• [Work to complete]: Return only the stretch of the material below that begins with the line containing "polygon([meet, clear, [reach, -h], [0, -h]]);" and ends with the line containing "record = json.load(file)", exactly; both of those lines belong to it.

• [Entries provided]:

* Start *

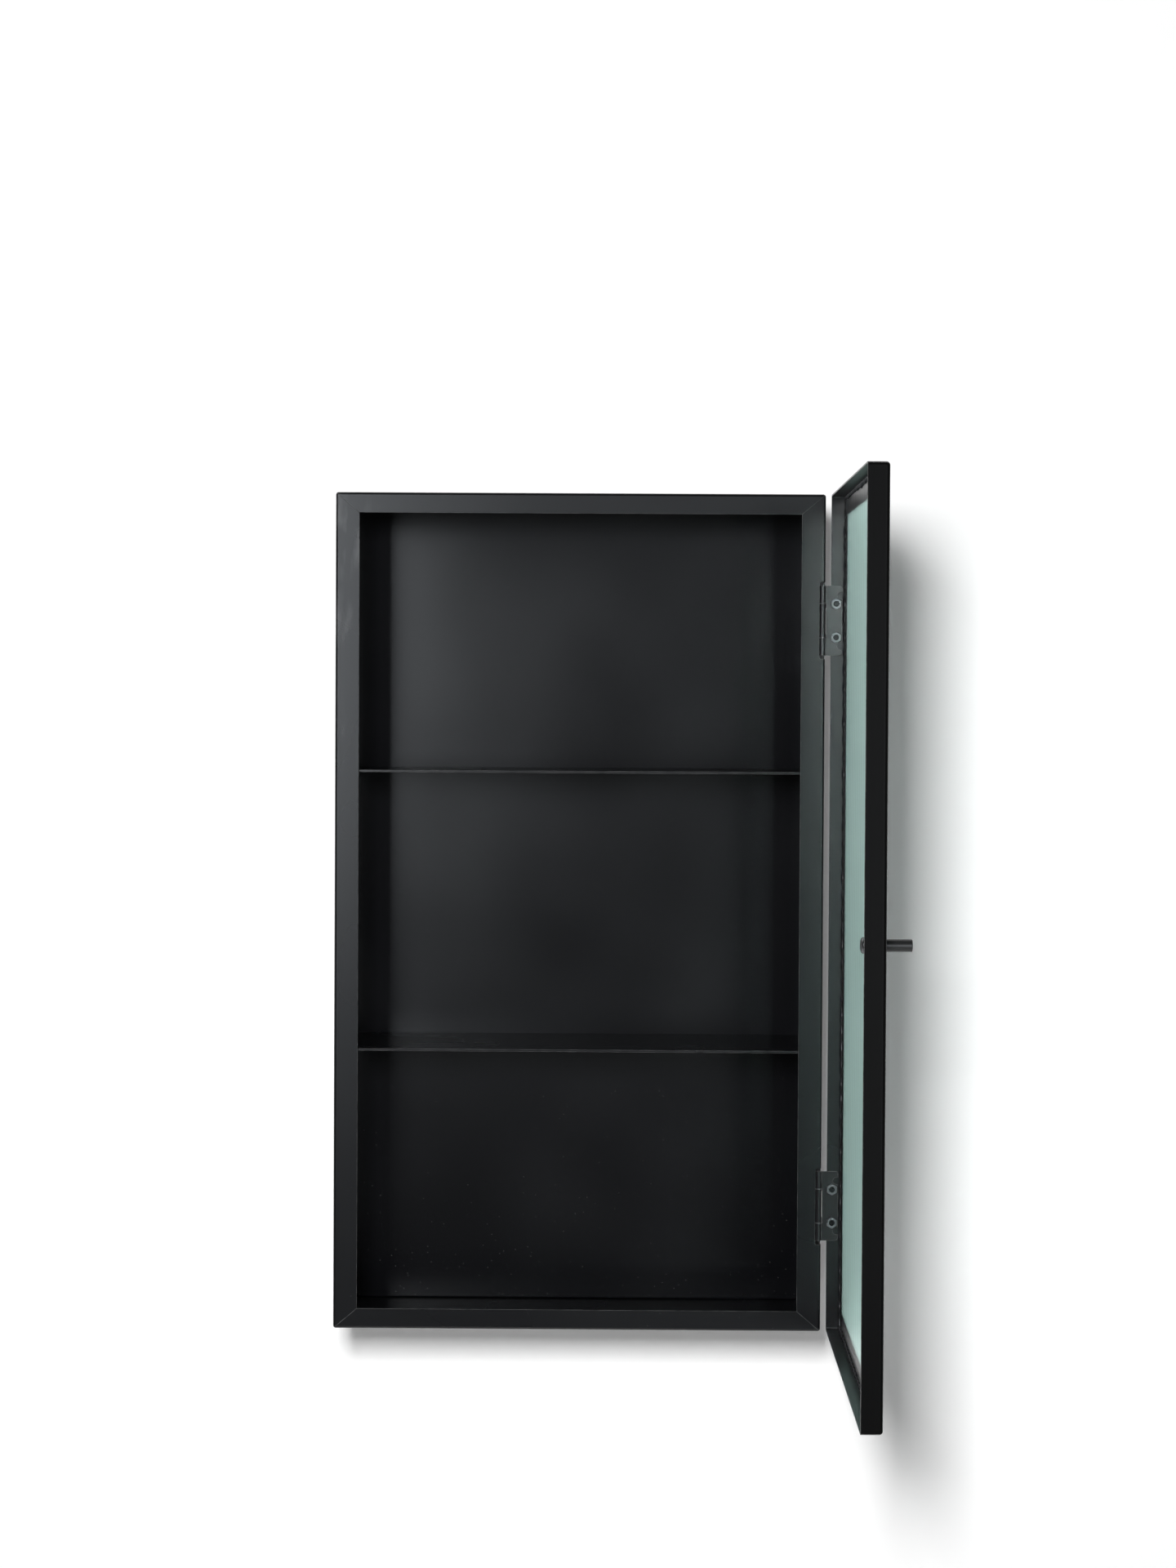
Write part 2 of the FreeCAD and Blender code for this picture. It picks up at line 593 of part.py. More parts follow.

* End *
* Start *

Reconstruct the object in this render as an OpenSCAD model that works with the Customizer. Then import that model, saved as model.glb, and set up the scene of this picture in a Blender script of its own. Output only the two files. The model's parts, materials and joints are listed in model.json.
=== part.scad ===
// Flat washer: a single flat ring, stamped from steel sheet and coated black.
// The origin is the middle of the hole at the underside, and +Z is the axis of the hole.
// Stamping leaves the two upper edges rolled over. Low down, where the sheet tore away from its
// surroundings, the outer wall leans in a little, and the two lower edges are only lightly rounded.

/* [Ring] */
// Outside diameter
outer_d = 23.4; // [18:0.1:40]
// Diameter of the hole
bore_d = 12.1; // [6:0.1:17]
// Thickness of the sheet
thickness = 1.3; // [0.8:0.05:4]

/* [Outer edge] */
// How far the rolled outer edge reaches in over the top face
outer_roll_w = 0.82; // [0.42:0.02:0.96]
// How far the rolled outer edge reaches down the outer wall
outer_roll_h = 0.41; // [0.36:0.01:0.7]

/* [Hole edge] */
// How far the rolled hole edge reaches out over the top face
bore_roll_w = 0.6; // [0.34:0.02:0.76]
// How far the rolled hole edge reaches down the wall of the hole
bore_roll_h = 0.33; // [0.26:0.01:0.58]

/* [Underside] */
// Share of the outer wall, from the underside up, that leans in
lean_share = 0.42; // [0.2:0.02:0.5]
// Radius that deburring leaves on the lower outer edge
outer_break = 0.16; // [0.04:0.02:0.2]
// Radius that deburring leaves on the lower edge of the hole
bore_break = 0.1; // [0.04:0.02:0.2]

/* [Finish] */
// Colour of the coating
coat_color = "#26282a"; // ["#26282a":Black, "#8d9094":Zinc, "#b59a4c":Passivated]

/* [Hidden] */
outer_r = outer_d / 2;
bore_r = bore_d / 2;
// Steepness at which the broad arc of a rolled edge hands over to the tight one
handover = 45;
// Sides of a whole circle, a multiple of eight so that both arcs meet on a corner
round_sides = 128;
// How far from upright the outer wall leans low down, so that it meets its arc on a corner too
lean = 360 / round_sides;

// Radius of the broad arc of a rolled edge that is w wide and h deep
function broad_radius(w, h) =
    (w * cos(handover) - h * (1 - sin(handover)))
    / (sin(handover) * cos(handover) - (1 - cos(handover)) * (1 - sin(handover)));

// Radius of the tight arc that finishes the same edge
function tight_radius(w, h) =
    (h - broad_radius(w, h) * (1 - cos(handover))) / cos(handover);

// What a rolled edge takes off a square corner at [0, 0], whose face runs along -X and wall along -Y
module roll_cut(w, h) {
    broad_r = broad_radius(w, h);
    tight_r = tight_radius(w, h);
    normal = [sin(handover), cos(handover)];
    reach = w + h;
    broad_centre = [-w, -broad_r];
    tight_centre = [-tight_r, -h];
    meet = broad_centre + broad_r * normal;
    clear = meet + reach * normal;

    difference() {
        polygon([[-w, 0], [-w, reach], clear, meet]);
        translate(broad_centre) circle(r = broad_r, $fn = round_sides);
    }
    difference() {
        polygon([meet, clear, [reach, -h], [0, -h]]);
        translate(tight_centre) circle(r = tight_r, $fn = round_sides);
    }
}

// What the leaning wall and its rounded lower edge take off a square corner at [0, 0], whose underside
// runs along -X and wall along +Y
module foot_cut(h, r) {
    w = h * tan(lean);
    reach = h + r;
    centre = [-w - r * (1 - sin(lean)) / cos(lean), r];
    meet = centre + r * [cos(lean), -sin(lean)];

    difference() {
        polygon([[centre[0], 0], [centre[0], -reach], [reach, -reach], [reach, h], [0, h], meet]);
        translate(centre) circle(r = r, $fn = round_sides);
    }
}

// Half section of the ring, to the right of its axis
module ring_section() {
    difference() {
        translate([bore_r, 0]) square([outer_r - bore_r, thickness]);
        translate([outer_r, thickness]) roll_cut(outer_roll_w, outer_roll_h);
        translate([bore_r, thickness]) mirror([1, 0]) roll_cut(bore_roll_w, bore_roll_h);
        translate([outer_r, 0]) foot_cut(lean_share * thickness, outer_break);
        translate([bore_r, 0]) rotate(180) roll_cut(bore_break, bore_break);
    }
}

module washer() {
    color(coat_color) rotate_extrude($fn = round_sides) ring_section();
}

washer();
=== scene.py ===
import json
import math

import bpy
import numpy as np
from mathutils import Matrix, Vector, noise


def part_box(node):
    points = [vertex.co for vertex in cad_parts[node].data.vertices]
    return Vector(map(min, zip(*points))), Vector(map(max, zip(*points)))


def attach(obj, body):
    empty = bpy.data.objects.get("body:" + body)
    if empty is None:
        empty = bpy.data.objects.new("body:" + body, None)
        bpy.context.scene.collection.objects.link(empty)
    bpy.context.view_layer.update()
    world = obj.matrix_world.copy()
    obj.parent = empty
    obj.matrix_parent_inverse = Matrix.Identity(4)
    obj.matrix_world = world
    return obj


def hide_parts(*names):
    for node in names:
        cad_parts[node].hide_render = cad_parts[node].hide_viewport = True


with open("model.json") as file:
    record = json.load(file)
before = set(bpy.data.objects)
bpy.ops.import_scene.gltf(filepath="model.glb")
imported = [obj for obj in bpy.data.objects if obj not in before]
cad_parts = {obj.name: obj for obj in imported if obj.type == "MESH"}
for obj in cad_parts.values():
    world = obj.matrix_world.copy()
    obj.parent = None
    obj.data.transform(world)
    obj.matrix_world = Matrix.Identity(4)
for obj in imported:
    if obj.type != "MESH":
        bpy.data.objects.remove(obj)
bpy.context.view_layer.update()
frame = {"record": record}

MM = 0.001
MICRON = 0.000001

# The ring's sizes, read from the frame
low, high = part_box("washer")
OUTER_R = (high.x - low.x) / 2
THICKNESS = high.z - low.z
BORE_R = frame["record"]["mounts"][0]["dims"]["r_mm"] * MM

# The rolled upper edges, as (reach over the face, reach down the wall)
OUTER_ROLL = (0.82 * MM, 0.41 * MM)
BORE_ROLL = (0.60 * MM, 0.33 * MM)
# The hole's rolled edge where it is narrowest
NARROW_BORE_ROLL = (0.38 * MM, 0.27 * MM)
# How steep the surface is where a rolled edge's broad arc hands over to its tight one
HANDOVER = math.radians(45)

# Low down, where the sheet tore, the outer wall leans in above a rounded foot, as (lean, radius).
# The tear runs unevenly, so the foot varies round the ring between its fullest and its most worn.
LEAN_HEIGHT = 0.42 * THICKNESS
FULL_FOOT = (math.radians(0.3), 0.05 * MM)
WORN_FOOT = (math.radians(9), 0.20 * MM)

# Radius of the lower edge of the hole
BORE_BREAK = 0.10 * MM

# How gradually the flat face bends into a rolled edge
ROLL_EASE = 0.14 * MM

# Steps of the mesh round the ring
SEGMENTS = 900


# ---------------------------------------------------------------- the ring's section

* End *
* Start *

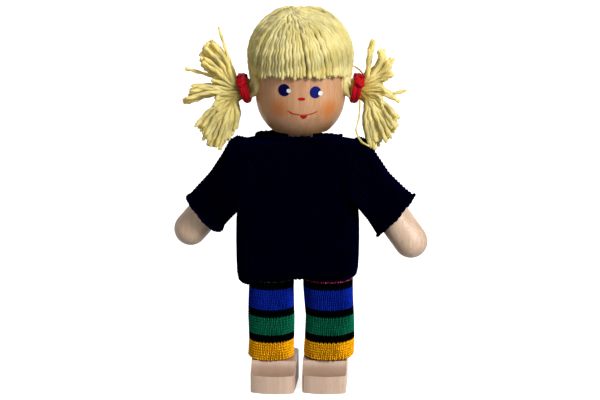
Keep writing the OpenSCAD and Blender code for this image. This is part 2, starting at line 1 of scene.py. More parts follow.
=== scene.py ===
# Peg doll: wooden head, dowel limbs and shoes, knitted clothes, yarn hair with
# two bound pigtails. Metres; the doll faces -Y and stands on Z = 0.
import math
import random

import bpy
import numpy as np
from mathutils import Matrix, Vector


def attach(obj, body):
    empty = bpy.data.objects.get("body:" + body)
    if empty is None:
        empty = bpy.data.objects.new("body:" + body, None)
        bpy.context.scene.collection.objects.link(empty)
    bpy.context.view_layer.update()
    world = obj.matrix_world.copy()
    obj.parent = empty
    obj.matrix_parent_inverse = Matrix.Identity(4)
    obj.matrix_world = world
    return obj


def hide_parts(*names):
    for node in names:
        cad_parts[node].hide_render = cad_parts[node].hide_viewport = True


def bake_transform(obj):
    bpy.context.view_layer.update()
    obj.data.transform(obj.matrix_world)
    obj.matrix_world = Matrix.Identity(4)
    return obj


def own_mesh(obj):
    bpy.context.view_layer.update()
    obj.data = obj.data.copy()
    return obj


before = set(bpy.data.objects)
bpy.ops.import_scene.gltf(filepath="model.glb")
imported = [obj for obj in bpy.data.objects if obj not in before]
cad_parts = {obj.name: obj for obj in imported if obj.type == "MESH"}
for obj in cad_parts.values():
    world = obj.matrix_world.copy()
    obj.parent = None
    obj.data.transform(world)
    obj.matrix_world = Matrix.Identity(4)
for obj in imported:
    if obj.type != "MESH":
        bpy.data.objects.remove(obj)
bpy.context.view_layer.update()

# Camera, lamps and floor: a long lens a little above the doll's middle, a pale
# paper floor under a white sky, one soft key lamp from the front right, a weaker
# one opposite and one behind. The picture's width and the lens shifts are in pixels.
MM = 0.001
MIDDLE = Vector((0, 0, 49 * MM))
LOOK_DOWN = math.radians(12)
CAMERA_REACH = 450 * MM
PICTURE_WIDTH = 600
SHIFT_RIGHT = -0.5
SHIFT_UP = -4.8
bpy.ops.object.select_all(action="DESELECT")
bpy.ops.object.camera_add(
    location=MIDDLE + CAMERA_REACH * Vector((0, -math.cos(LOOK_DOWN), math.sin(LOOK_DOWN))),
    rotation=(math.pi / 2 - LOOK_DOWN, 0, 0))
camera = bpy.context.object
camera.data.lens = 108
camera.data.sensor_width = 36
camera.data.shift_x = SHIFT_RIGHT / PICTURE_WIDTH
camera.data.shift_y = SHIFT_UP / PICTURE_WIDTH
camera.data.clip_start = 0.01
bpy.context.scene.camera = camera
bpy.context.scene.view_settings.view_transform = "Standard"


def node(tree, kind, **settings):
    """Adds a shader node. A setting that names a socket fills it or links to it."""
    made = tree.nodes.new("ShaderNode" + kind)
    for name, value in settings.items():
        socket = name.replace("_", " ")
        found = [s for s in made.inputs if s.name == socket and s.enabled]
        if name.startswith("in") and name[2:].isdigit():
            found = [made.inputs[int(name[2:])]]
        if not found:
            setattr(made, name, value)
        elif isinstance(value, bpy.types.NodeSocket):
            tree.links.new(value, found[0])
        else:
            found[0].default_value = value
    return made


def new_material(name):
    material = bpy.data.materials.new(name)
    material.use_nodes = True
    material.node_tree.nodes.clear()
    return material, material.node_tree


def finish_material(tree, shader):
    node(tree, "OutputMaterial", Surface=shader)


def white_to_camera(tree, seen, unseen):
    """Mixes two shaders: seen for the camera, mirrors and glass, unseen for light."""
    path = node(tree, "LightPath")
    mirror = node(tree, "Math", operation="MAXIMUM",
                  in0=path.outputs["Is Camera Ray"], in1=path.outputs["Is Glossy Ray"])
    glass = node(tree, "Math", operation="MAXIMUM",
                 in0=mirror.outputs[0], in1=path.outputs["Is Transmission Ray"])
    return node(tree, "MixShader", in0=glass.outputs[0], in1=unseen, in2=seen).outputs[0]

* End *

• [Task output]:
        polygon([meet, clear, [reach, -h], [0, -h]]);
        translate(tight_centre) circle(r = tight_r, $fn = round_sides);
    }
}

// What the leaning wall and its rounded lower edge take off a square corner at [0, 0], whose underside
// runs along -X and wall along +Y
module foot_cut(h, r) {
    w = h * tan(lean);
    reach = h + r;
    centre = [-w - r * (1 - sin(lean)) / cos(lean), r];
    meet = centre + r * [cos(lean), -sin(lean)];

    difference() {
        polygon([[centre[0], 0], [centre[0], -reach], [reach, -reach], [reach, h], [0, h], meet]);
        translate(centre) circle(r = r, $fn = round_sides);
    }
}

// Half section of the ring, to the right of its axis
module ring_section() {
    difference() {
        translate([bore_r, 0]) square([outer_r - bore_r, thickness]);
        translate([outer_r, thickness]) roll_cut(outer_roll_w, outer_roll_h);
        translate([bore_r, thickness]) mirror([1, 0]) roll_cut(bore_roll_w, bore_roll_h);
        translate([outer_r, 0]) foot_cut(lean_share * thickness, outer_break);
        translate([bore_r, 0]) rotate(180) roll_cut(bore_break, bore_break);
    }
}

module washer() {
    color(coat_color) rotate_extrude($fn = round_sides) ring_section();
}

washer();
=== scene.py ===
import json
import math

import bpy
import numpy as np
from mathutils import Matrix, Vector, noise


def part_box(node):
    points = [vertex.co for vertex in cad_parts[node].data.vertices]
    return Vector(map(min, zip(*points))), Vector(map(max, zip(*points)))


def attach(obj, body):
    empty = bpy.data.objects.get("body:" + body)
    if empty is None:
        empty = bpy.data.objects.new("body:" + body, None)
        bpy.context.scene.collection.objects.link(empty)
    bpy.context.view_layer.update()
    world = obj.matrix_world.copy()
    obj.parent = empty
    obj.matrix_parent_inverse = Matrix.Identity(4)
    obj.matrix_world = world
    return obj


def hide_parts(*names):
    for node in names:
        cad_parts[node].hide_render = cad_parts[node].hide_viewport = True


with open("model.json") as file:
    record = json.load(file)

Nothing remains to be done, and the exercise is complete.